No, I’m saying that I’m expecting that there will be an ample amount of 3P Sellers who utilize the “inter-entity” invoicing paradigm mentioned in Post # 41 upthread, and/or similar proprietary data-shielding mechanisms, to keep these Third Party Service Providers humming along.
This is a good point. Getida has it’s own packing slip generation as well. So I don’t see why this would be any different.
I don’t use services like these so I went to look up Getida’s pricing plans and see that they operate on a “no upfront subscription, pay per recovery” basis.
Even with the sellers using the invoicing method mentioned above, once the policy change kicks in I assume the amount they make will still be at least 20-30% less than what they get now while doing the same amount of work.

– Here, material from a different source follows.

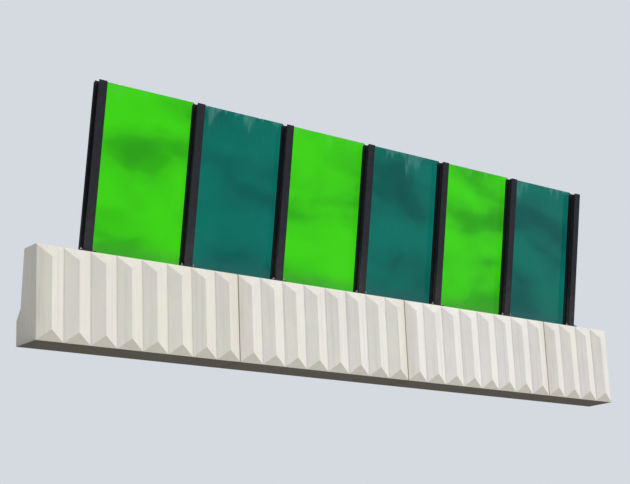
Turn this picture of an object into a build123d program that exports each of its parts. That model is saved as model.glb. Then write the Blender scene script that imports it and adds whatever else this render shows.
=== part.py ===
from build123d import *
import os
from math import cos, radians, sin, tan

# Highway noise barrier on a precast parapet, in millimetres.
# X runs along the wall, -Y is the outer (viewer's) side, +Y the traffic side, Z is up.
# The origin is the middle of the underside.

# Run of the wall
bay_count = 6
bay = 2000                 # from post to post
end_overhang = 1000        # parapet past each end post
bays_per_unit = 2          # bays on one precast unit
ribs_per_bay = 4

# Precast parapet
parapet_height = 1580
parapet_base_width = 630
parapet_top_width = 400
waist_height = 605         # where the steep upper face starts
waist_depth = 500          # from the outer face to the traffic face at the waist
toe_height = 425           # upright toe below the sloping foot
rib_depth = 70             # ridge in front of the valley
rib_root = 50              # ribs run this far back into the wall
hip_height = 183           # each rib's ends slope back over this height
arris = 18                 # chamfer along both top edges
drip_setback = 45          # middle of the drip groove behind the outer face
drip_width = 26
drip_depth = 14
drip_side_angle = 70
joint_gap = 20
seal_setback = 25          # joint seal behind the concrete faces

# Steel posts
lean = 10                  # degrees that the posts and sheets lean outwards
post_setback = 90          # front of a post behind the parapet's outer face, at its top
post_width = 160
post_depth = 160
flange_thickness = 13
web_thickness = 8
root_radius = 15
post_drop = 30             # post top below the sheets' top

# Feet of the posts
grout_thickness = 15
foot_width = 300
foot_depth = 290
foot_thickness = 20
foot_setback = 60          # plate edge behind the parapet's outer face
foot_corner_radius = 15
anchor_hole_radius = 13
anchor_spacing_x = 230
anchor_spacing_y = 200
anchor_edge = 55           # front anchors behind the plate's front edge

# Acrylic sheets and their fixing
sheet_top = 2945           # along the lean, from the parapet's top
sheet_bottom = 20
sheet_thickness = 20
sheet_corner = 50          # both top corners are cut off
gasket_wall = 5
gasket_lip = 42            # how far the gasket covers the sheet's upright edges
gasket_sill_lip = 20       # and its lower edge
stud_gap = 16              # between two gaskets, behind a post
clamp_width = 150
clamp_thickness = 8

# Sill under the sheets
sill_wall = 5
sill_top = 40              # along the lean
sill_end_gap = 5           # between a rail's end and a post's flange
bed_margin = 5             # mortar past the rail on each side

# Worked out from the sizes above
post_count = bay_count + 1
run_length = bay_count * bay + 2 * end_overhang
run_start = -run_length / 2
first_post_x = run_start + end_overhang
unit_pitch = bays_per_unit * bay
rib_pitch = bay / ribs_per_bay
outer_face = -parapet_base_width / 2
post_front = outer_face + post_setback
foot_bottom = parapet_height + grout_thickness
foot_top = foot_bottom + foot_thickness
gasket_front = post_depth
gasket_back = gasket_front + sheet_thickness + 2 * gasket_wall
gasket_bottom = sheet_bottom - gasket_wall
gasket_top = sheet_top - sheet_corner
window_bottom = sheet_bottom + gasket_sill_lip

os.makedirs("parts", exist_ok=True)


def post_x(index):
    """Middle of a post, counted from the left."""
    return first_post_x + index * bay


def lean_plane(x, along=0):
    """Square to the leaning posts: local x along the wall, local y away from the viewer."""
    angle = radians(lean)
    foot = Vector(x, post_front, parapet_height)
    axis = Vector(0, -sin(angle), cos(angle))
    return Plane(origin=foot + axis * along, x_dir=(1, 0, 0), z_dir=axis)


def face_plane(x, depth):
    """Parallel to the sheets, facing the viewer: local x along the wall, local y up the lean."""
    angle = radians(lean)
    foot = Vector(x, post_front, parapet_height)
    inward = Vector(0, cos(angle), sin(angle))
    return Plane(origin=foot + inward * depth, x_dir=(1, 0, 0), z_dir=inward * -1)


def section_plane(x):
    """Upright cross-section of the leaning pieces: local x is depth, local y runs up the lean."""
    angle = radians(lean)
    return Plane(
        origin=(x, post_front, parapet_height),
        x_dir=(0, cos(angle), sin(angle)),
        z_dir=(1, 0, 0),
    )


def parapet_outline():
    """Points of the barrier's cross-section as (y, z), without the ribs."""
    traffic_top = outer_face + parapet_top_width
    return [
        (outer_face, 0),
        (outer_face, parapet_height - arris),
        (outer_face + arris, parapet_height),
        (traffic_top - arris, parapet_height),
        (traffic_top, parapet_height - arris),
        (outer_face + waist_depth, waist_height),
        (outer_face + parapet_base_width, toe_height),
        (outer_face + parapet_base_width, 0),
    ]


def rib_plan(start, end):
    """Zigzag of one unit's ribs in plan, as (x, y)."""
    points = [(start, outer_face + rib_root), (start, outer_face)]
    for rib in range(round((end - start) / rib_pitch)):
        valley = start + rib * rib_pitch
        points.append((valley + rib_pitch / 2, outer_face - rib_depth))
        points.append((valley + rib_pitch, outer_face))
    points.append((end, outer_face + rib_root))
    return points


# Precast parapet units, each with its hipped V ribs and a drip groove underneath
unit_starts = []
x = run_start
while x < run_start + run_length - 1:
    unit_starts.append(x)
    x += unit_pitch
unit_ends = [min(start + unit_pitch, run_start + run_length) for start in unit_starts]

for number, (start, end) in enumerate(zip(unit_starts, unit_ends), 1):
    with BuildPart() as ribs:
        with BuildSketch(Plane.YZ.offset(start)):
            with BuildLine():
                Polyline(
                    (outer_face + rib_root, 0),
                    (outer_face, 0),
                    (outer_face - rib_depth, hip_height),
                    (outer_face - rib_depth, parapet_height - arris - hip_height),
                    (outer_face, parapet_height - arris),
                    (outer_face + rib_root, parapet_height - arris),
                    close=True,
                )
            make_face()
        extrude(amount=end - start)
        with BuildSketch(Plane.XY):
            with BuildLine():
                Polyline(*rib_plan(start, end), close=True)
            make_face()
        extrude(amount=parapet_height, mode=Mode.INTERSECT)

    left_trim = 0 if number == 1 else joint_gap / 2
    right_trim = 0 if number == len(unit_starts) else joint_gap / 2
    with BuildPart() as parapet_unit:
        with BuildSketch(Plane.YZ.offset(start)):
            with BuildLine():
                Polyline(*parapet_outline(), close=True)
            make_face()
        extrude(amount=end - start)
        with BuildSketch(Plane.YZ.offset(start)):
            with Locations((outer_face + drip_setback, 0)):
                Trapezoid(drip_width, drip_depth, drip_side_angle, align=(Align.CENTER, Align.MIN))
        extrude(amount=end - start, mode=Mode.SUBTRACT)
        add(ribs.part)
        split(bisect_by=Plane.YZ.offset(start + left_trim), keep=Keep.TOP)
        split(bisect_by=Plane.YZ.offset(end - right_trim), keep=Keep.BOTTOM)
    parapet_unit.part.label = f"parapet_unit_{number}"
    export_step(parapet_unit.part, f"parts/{parapet_unit.part.label}.step")

# Seals in the joints between the units
for number, joint in enumerate(unit_starts[1:], 1):
    with BuildPart() as joint_seal:
        with BuildSketch(Plane.YZ.offset(joint - joint_gap / 2)):
            with BuildLine():
                Polyline(*parapet_outline(), close=True)
            make_face()
            offset(amount=-seal_setback, kind=Kind.INTERSECTION)
        extrude(amount=joint_gap)
    joint_seal.part.label = f"joint_seal_{number}"
    export_step(joint_seal.part, f"parts/{joint_seal.part.label}.step")

# Grout under the posts' feet
foot_middle = outer_face + foot_setback + foot_depth / 2
with BuildPart() as grout_pads:
    with BuildSketch(Plane.XY.offset(parapet_height)):
        with Locations(*[(post_x(i), foot_middle) for i in range(post_count)]):
            Rectangle(foot_width, foot_depth)
    extrude(amount=grout_thickness)
grout_pads.part.label = "grout_pads"
export_step(grout_pads.part, f"parts/{grout_pads.part.label}.step")

# Leaning H posts, each welded to its foot plate
front_anchors = outer_face + foot_setback + anchor_edge
anchor_middle = front_anchors + anchor_spacing_y / 2
for index in range(post_count):
    x = post_x(index)
    with BuildPart() as post:
        with BuildSketch(lean_plane(x, -post_depth)):
            with Locations((0, post_depth / 2)):
                Rectangle(post_width, post_depth)
            with Locations(
                ((post_width + web_thickness) / 4, post_depth / 2),
                (-(post_width + web_thickness) / 4, post_depth / 2),
            ):
                RectangleRounded(
                    (post_width - web_thickness) / 2,
                    post_depth - 2 * flange_thickness,
                    root_radius,
                    mode=Mode.SUBTRACT,
                )
            with Locations(
                (post_width / 2 - root_radius / 2, post_depth / 2),
                (-post_width / 2 + root_radius / 2, post_depth / 2),
            ):
                Rectangle(
                    root_radius,
                    post_depth - 2 * flange_thickness,
                    mode=Mode.SUBTRACT,
                )
        extrude(amount=post_depth + sheet_top - post_drop)
        split(bisect_by=Plane.XY.offset(foot_top), keep=Keep.TOP)
        with BuildSketch(Plane.XY.offset(foot_bottom)):
            with Locations((x, foot_middle)):
                RectangleRounded(foot_width, foot_depth, foot_corner_radius)
            with Locations((x, anchor_middle)):
                with GridLocations(anchor_spacing_x, anchor_spacing_y, 2, 2):
                    Circle(anchor_hole_radius, mode=Mode.SUBTRACT)
        extrude(amount=foot_thickness)
    post.part.label = f"post_{index + 1}"
    export_step(post.part, f"parts/{post.part.label}.step")

# Sill rails: troughs that carry the sheets' lower edges, level underneath
rail_start = post_width / 2 + sill_end_gap
rail_length = bay - 2 * rail_start
for number in range(1, bay_count + 1):
    x = post_x(number - 1) + rail_start
    with BuildPart() as sill_rail:
        with BuildSketch(section_plane(x)):
            with BuildLine():
                Polyline(
                    (gasket_front - sill_wall, -post_depth),
                    (gasket_front - sill_wall, sill_top),
                    (gasket_front, sill_top),
                    (gasket_front, gasket_bottom),
                    (gasket_back, gasket_bottom),
                    (gasket_back, sill_top),
                    (gasket_back + sill_wall, sill_top),
                    (gasket_back + sill_wall, -post_depth),
                    close=True,
                )
            make_face()
        extrude(amount=rail_length)
        split(bisect_by=Plane.XY.offset(foot_top), keep=Keep.TOP)
    sill_rail.part.label = f"sill_rail_{number}"
    export_step(sill_rail.part, f"parts/{sill_rail.part.label}.step")

# Mortar that closes the gap below each sill rail, between two feet
tilt = tan(radians(lean))
rise = foot_top - parapet_height
bed_front = post_front + (gasket_front - sill_wall) / cos(radians(lean)) - rise * tilt - bed_margin
bed_back = post_front + (gasket_back + sill_wall) / cos(radians(lean)) - rise * tilt + bed_margin
with BuildPart() as sill_beds:
    with BuildSketch(Plane.XY.offset(parapet_height)):
        with Locations(*[
            (post_x(i) + bay / 2, (bed_front + bed_back) / 2) for i in range(bay_count)
        ]):
            Rectangle(bay - foot_width, bed_back - bed_front)
    extrude(amount=rise)
sill_beds.part.label = "sill_beds"
export_step(sill_beds.part, f"parts/{sill_beds.part.label}.step")

# Coloured sheets with their top corners cut off, green first and then teal in turn
sheet_edge = stud_gap / 2 + gasket_wall
sheet_width = bay - 2 * sheet_edge
sheet_height = sheet_top - sheet_bottom
sheet_back = gasket_back - gasket_wall
for number in range(1, bay_count + 1):
    middle = post_x(number - 1) + bay / 2
    colour = "green" if number % 2 else "teal"
    with BuildPart() as sheet:
        with BuildSketch(face_plane(middle, sheet_back)) as outline:
            with Locations((0, sheet_bottom + sheet_height / 2)):
                Rectangle(sheet_width, sheet_height)
            chamfer(outline.vertices().group_by(Axis.Y)[-1], length=sheet_corner)
        extrude(amount=sheet_thickness)
    sheet.part.label = f"{colour}_sheet_{number}"
    export_step(sheet.part, f"parts/{sheet.part.label}.step")

# U gaskets along both sides and the bottom of each sheet, up to its cut corners
window_width = sheet_width - 2 * gasket_lip
for number in range(1, bay_count + 1):
    middle = post_x(number - 1) + bay / 2
    gasket_middle = (gasket_front + gasket_back) / 2
    with BuildPart() as gasket:
        with BuildSketch(lean_plane(middle, gasket_bottom)):
            with Locations((0, gasket_middle)):
                Rectangle(sheet_width + 2 * gasket_wall, gasket_back - gasket_front)
        extrude(amount=gasket_top - gasket_bottom)
        with BuildSketch(lean_plane(middle, sheet_bottom)):
            with Locations((0, gasket_middle)):
                Rectangle(sheet_width, sheet_thickness)
        extrude(amount=gasket_top - sheet_bottom, mode=Mode.SUBTRACT)
        with BuildSketch(lean_plane(middle, window_bottom)):
            with Locations((0, gasket_middle)):
                Rectangle(window_width, gasket_back - gasket_front)
        extrude(amount=gasket_top - window_bottom, mode=Mode.SUBTRACT)
    gasket.part.label = f"sheet_gasket_{number}"
    export_step(gasket.part, f"parts/{gasket.part.label}.step")

# Clamp plates behind the posts, which press the sheets' edges to the rear flanges
for index in range(post_count):
    with BuildPart() as clamp_plate:
        with BuildSketch(lean_plane(post_x(index), sheet_bottom)):
            with Locations((0, gasket_back + clamp_thickness / 2)):
                Rectangle(clamp_width, clamp_thickness)
        extrude(amount=gasket_top - sheet_bottom)
    clamp_plate.part.label = f"clamp_plate_{index + 1}"
    export_step(clamp_plate.part, f"parts/{clamp_plate.part.label}.step")

# Packers on the free side of the two end posts, as thick as a sheet in its gasket
packer_width = gasket_wall + gasket_lip
packer_offset = stud_gap / 2 + packer_width / 2
with BuildPart() as end_packers:
    with BuildSketch(lean_plane(0, sheet_bottom)):
        with Locations(
            (post_x(0) - packer_offset, (gasket_front + gasket_back) / 2),
            (post_x(bay_count) + packer_offset, (gasket_front + gasket_back) / 2),
        ):
            Rectangle(packer_width, gasket_back - gasket_front)
    extrude(amount=gasket_top - sheet_bottom)
end_packers.part.label = "end_packers"
export_step(end_packers.part, f"parts/{end_packers.part.label}.step")
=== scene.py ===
"""Highway noise barrier: the finishes and the small hardware, in metres.
X runs along the wall, -Y is the outer side, +Y the traffic side and Z is up."""
import bmesh
import bpy
from math import cos, pi, radians, sin, sqrt
from mathutils import Matrix, Vector


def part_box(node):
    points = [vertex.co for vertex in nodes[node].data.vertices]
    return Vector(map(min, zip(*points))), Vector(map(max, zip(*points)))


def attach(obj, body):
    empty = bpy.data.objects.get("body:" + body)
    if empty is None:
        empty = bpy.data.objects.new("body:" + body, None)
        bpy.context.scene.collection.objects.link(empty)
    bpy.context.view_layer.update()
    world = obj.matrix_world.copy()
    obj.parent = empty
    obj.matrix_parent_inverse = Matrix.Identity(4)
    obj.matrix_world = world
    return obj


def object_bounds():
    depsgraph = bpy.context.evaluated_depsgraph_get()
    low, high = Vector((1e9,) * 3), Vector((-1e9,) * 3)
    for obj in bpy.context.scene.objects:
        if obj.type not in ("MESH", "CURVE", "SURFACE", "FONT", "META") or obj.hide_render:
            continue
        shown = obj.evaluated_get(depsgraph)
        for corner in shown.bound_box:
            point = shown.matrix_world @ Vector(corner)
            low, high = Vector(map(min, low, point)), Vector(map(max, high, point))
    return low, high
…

Maybe they’ll be forced to do a basic subscription fee + a lower % of the reimbursement amount in the future? ![]()
I am sure this has happened quite a bit, but remember who they come from and who owns newspapers. There was an article about an overturned Amazon delivery truck, it was up for a few hours and then changed to “delivery truck” they do not want anything with their name to have a bad light so they just pay off the press. Entire media suppression on the realities of Amazon life.
Think of every big corporation or business entity. Look how long it took to nail Jeffry Epstein. And even then, it was only because of a reporter asking questions and not giving up until she got answers.